I have yet to shoot a deer beyond 125 yards 
a 165 BTSP at 2600 fps will be plenty more than enough power to kill a white tale deer inside 200 yards.

I bought the 742 when I was 14 and only actually hunted with it 2 years every other year was in a shotgun/pistol only management zone or township
I liked that it was essentially identical feel to my 1100 shotgun.

I see the Rem express corelocks 150s and Federal powershock 150s factory ammo are running M1 safe gas pressure from the garandgear.com testing


----------



## GREENCOUNTYPETE (Jul 25, 2006)

was able to get out and test today , just got the scope on the 742 a few minutes ago so it wasn't ready for testing this morning.

the M1 fired 8 rounds with a nice 1:30-2:00 ejection pattern about 4-5 feet from the rifle

cycle and lock back didn't do any serious accuracy testing although the group was ok at 50 yards made a sight correction and fired 3 more to confirm, I could use another inch up at 50 and move to 100 I only had 12 rounds made up.

I will be loading some more this is 44gr H4895 under a speer 165gr BTSP and shoot some groups hopefully later this week although light after work is getting to be a precious thing

Hodgdon lists max at 47.5gr H4895
Hornady lists max M1 Safe at 46.4 gr

44gr is just above a starting load listed at 43gr
my 308 load is 42gr so figuring for the extra case room and the hornady book velocity I expect it to be very close to the same velocity


----------



## GREENCOUNTYPETE (Jul 25, 2006)

I was able to test the rounds in the 742 last night in the fleeting light and the snow that started just as I got set up.

ejection , lock back , definitely not over gassed it drops the brass just to my right except for the last round it goes a bit more forward , cycling is smooth accuracy is good , I got the scope adjusted close in a few rounds and a few test groups and ran out of light.

I did learn that as far forward as I could get the scope is not far enough forward for me, I need a rail with more slots.

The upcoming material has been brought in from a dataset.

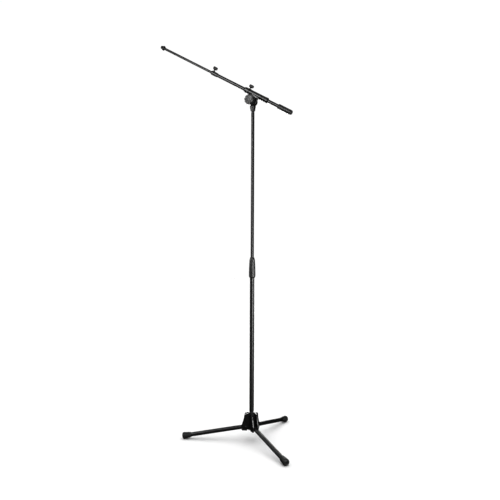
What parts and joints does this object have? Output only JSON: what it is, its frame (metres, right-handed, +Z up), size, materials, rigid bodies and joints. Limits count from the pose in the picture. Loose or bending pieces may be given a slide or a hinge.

I am finding I for these 2-7 scope have to get the rear of the scope nearly strait up from the trigger possibly a half inch behind the trigger.
i am looking for a multi slot rail , the rail I have only has 2 slots


----------



## GREENCOUNTYPETE (Jul 25, 2006)

update , I got the rail on it about 2 weeks ago and have run about 25 rounds the brass dumps out very close and it does not seem to be battering the receiver any longer , time will tell.

all sighted in and ready to hunt opening morning

groups were plenty good for a woods deer hunting nothing sub MOA but about 2moa I can live with that this isn't a long range precision rifle it is a Wisconsin woods deer gun quick to the shoulder like a shotgun.


----------



## Bearfootfarm (Jul 13, 2006)

Scrub that chamber religiously or it will eventually cause irreparable problems.
742's are notorious for jamming if the chamber becomes corroded.


----------



## GREENCOUNTYPETE (Jul 25, 2006)

I have been keeping the chamber and barrel clean and the rails lubed.
Hornady one shot and a pull through is my standard now I had a copper wire twisted into a patch loop and bent to fit when I first learned of this many years ago and just didn't run very many rounds through it for a lot of years and kept it well lubed and clean..

I decided that I was going to find a way to use it for as long as I could and this seems to be the answer.

corrosion on guns has never been an issue for me , I have always been good at cleaning and oiling guns after they are used , but I know a lot people that do no maintenance to their deer gun for years and could see how it would be an issue for them


----------



## GREENCOUNTYPETE (Jul 25, 2006)

took a very nice 8 point buck with the 742 yesterday morning. the distance was about 125 yards running as it was leaving a woods for the hay field . my cousin was driving that small woods.

the 165 worked well seemed like very decent penetration I was holding just ahead of the shoulder and the rounds passed from that point to the bottom edge of the back-strap on the opposite side for about 24 inches of penetration.

rounds because I don't like to chase deer and honestly it showed no sight that the first round had hit it in the maybe 2 more yards I let it go before I hit it again. where it then dropped but looked like it was trying to get up so I shot it again , I hate it when they get up , well that was the end.

all 3 rounds went in just forward of the shoulder 2 exited about 4 inches apart about half way back just below the back-strap, the last exited the top between the 2 shoulders


----------